You are a doctor, were a politician with the Greens, have been a vegetarian since childhood, are regarded as intelligent and interesting. How important is this image to you?
I can’t change what other people want to think about me. Of course I’m happy when my image is positive. But people like to embellish this story of the supposed child prodigy. It is important to me that I make all decisions with full conviction. In the end, it’s not about having as many diplomas as possible, but about living your life the way you want to and how it is right for you. And whether someone is intelligent or not is not defined by whether they have studied or not.
10 years ago, what did you think your life would be like in 2023?
At that time I was in the middle of my medical studies and had no idea what I would be doing in a few years. I am a person who lives very much in the here and now. I was already politically active as a teenager and probably couldn’t have imagined that one day I would be flying around on a plane for a living, as I do now as a professional cyclist. By the way, I am not as rigid as people sometimes describe me.
What do you mean?
Well, there are aspects of my life that have led the media to paint a certain picture of me. I would face a dilemma every day if I were to live radically according to my principles. It is important to make decisions that you can stand behind. One example is the environment, which is going to the dogs if humanity continues the way it is. I will always advocate for improving the framework conditions and for us to think and live more ecologically. But it would be wrong to be too militant and point the finger at others.
How much courage did it take to give up an exciting, well-paid job as a doctor a few years ago to become a professional cyclist?
Money has never been and will never be a basis for me to decide to do or not do something. I am not naive because I know that you need money to live a decent life. But following only financial considerations is rarely a recipe for happiness. It is much better to live out your passions, to pursue your interests and to follow your dreams.
You are popular with sponsors as an advertising medium and very successful as a professional cyclist. How satisfied are you with your life and your income?
I am able to pursue my passion and that is important to me. And I can now make a good living from it.
How do you see the development of women’s sport in general?
Things are moving forward. But we shouldn’t look at sport in isolation. It is fundamental that women get the respect they deserve in all areas and that they are treated equally. Unfortunately, the situation in cycling is still such that men get much more of the attention. For women there is often a lack of exposure, which is why female cyclists are less well known.
«For women there is often a lack of exposure»
You started competitive sports very late. Do you sometimes think what would have been possible if you had trained when you were young?
No, that’s not how I operate. It’s just right how everything has developed in my life. And I still have a few more good and enjoyable years left in cycling. Next year there’s the Olympic Games in Paris, which will hopefully be a great experience.

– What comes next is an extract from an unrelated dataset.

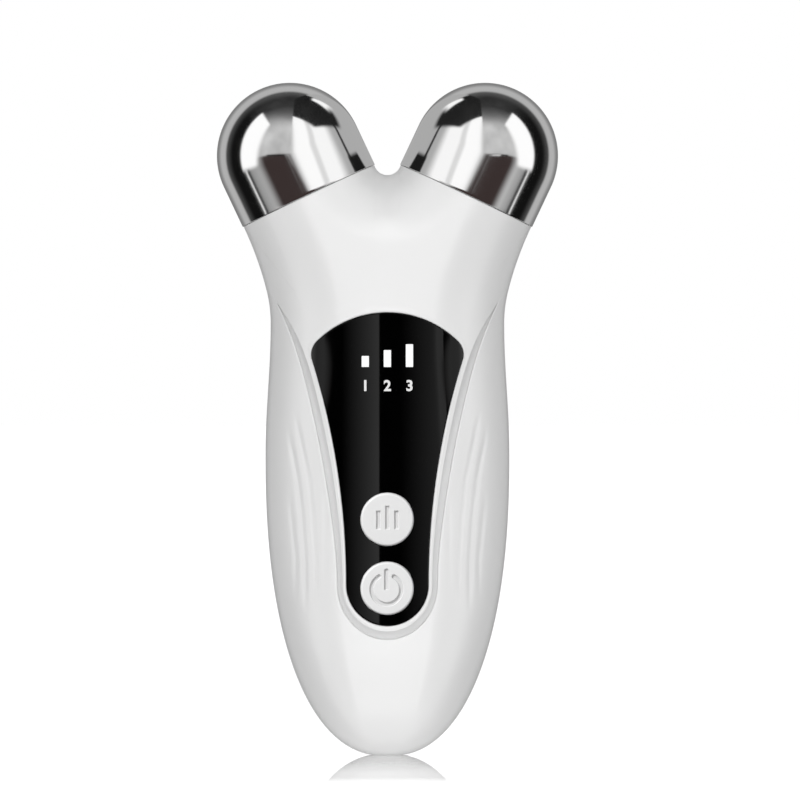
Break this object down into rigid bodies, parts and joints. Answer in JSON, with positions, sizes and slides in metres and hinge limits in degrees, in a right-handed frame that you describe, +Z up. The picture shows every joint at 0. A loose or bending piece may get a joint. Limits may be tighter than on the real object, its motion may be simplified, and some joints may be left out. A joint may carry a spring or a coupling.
{
  "type": "facial toning device",
  "caption": "Y-shaped handheld facial toner with tilted spinning metal dome heads, a glossy front panel with level bars and round push buttons.",
  "frame": {"origin": "centre of the tip's lower end, at the mouth of the charging socket, on the casing's parting plane", "axes": "+Z up along the handle towards the heads, -Y out of the front face with the buttons, +X to the right seen from the front"},
  "size_m": [0.0762, 0.0328, 0.15],
  "materials": {
    "white_shell": "satin moulded ABS",
    "panel_black": "polished acrylic",
    "bar_white": "translucent",
    "button_white": "satin",
    "black_plastic": "moulded",
    "plunger_grey": "moulded",
    "board_green": "solder mask",
    "ferrite": "sintered",
    "connector_white": "moulded",
    "led_yellow": "clear resin",
    "battery_foil": "foil pouch",
    "foam": "foam",
    "silicone": "matt",
    "steel": "plated",
    "brass": "turned",
    "dome_chrome": "mirror polished",
    "lead_red": "silicone jacket",
    "lead_black": "silicone jacket",
    "lead_blue": "silicone jacket"
  },
  "bodies": {
    "body": {"front_shell": "white_shell", "front_grip": "white_shell", "rear_shell": "white_shell", "display_panel": "panel_black", "level_light_bars": "bar_white", "light_guide": "black_plastic", "level_switch": "black_plastic", "power_switch": "black_plastic", "control_chip": "black_plastic", "charge_chip": "black_plastic", "socket_tongue": "black_plastic", "left_arm_plate": "black_plastic", "right_arm_plate": "black_plastic", "main_board": "board_green", "charge_board": "board_green", "boost_inductor": "ferrite", "battery_connector": "connector_white", "level_leds": "led_yellow", "battery": "battery_foil", "battery_pad": "foam", "screw_plugs": "silicone", "left_axle_seal": "silicone", "right_axle_seal": "silicone", "board_screws": "steel", "charge_board_screws": "steel", "casing_screws": "steel", "socket_shell": "steel", "left_axle": "steel", "left_axle_clip": "steel", "left_axle_nut": "steel", "right_axle": "steel", "right_axle_clip": "steel", "right_axle_nut": "steel", "left_terminal": "brass", "right_terminal": "brass", "battery_lead_red": "lead_red", "charge_lead_red": "lead_red", "battery_lead_black": "lead_black", "charge_lead_black": "lead_black", "left_electrode_lead": "lead_blue", "right_electrode_lead": "lead_blue"},
    "left_head": {"left_dome": "dome_chrome", "left_hub": "brass", "left_lower_bearing": "steel", "left_upper_bearing": "steel"},
    "right_head": {"right_dome": "dome_chrome", "right_hub": "brass", "right_lower_bearing": "steel", "right_upper_bearing": "steel"},
    "level_key": {"level_button": "button_white"},
    "power_key": {"power_button": "button_white"},
    "level_switch_plunger": {"level_plunger": "plunger_grey"},
    "power_switch_plunger": {"power_plunger": "plunger_grey"}
  },
  "joints": [
    {"name": "left_head_spin", "type": "hinge", "parent": "body", "child": "left_head", "pos_m": [-0.0175, 0, 0.12466], "axis": [-0.4274, 0, 0.9041], "continuous": true},
    {"name": "right_head_spin", "type": "hinge", "parent": "body", "child": "right_head", "pos_m": [0.0175, 0, 0.12466], "axis": [0.4274, 0, 0.9041], "continuous": true},
    {"name": "level_press", "type": "slide", "parent": "body", "child": "level_key", "axis": [0, 1, 0], "range_m": [0, 0.0004], "stiffness_N_per_m": 3000},
    {"name": "level_plunger_press", "type": "slide", "parent": "body", "child": "level_switch_plunger", "axis": [0, 1, 0], "range_m": [0, 0.0004]},
    {"name": "power_press", "type": "slide", "parent": "body", "child": "power_key", "axis": [0, 1, 0], "range_m": [0, 0.0004], "stiffness_N_per_m": 3000},
    {"name": "power_plunger_press", "type": "slide", "parent": "body", "child": "power_switch_plunger", "axis": [0, 1, 0], "range_m": [0, 0.0004]}
  ],
  "couplings": [
    {"joint": "level_plunger_press", "follows": "level_press", "ratio": 1},
    {"joint": "power_plunger_press", "follows": "power_press", "ratio": 1}
  ]
}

You grew up on a farm in a rural area. How much did that influence you?
I still live in Hindelbank, that’s my home. But of course I also became a vegetarian because I unfortunately saw how animals are sometimes kept on many rural farms. For me, it has nothing to do with lifestyle that I eat consciously, respectfully and vegetarian.
And what will you be doing in 10 years?
You would like to hear that I will be a doctor and politician then, wouldn’t you? (smiles) As I said, I live in the present. When I see what has changed in my life over the past 10 years, it is very difficult to make a prediction today about what will be in 2033. I would like to find a balance in life then, too. Anything is possible, I have no shortage of interests.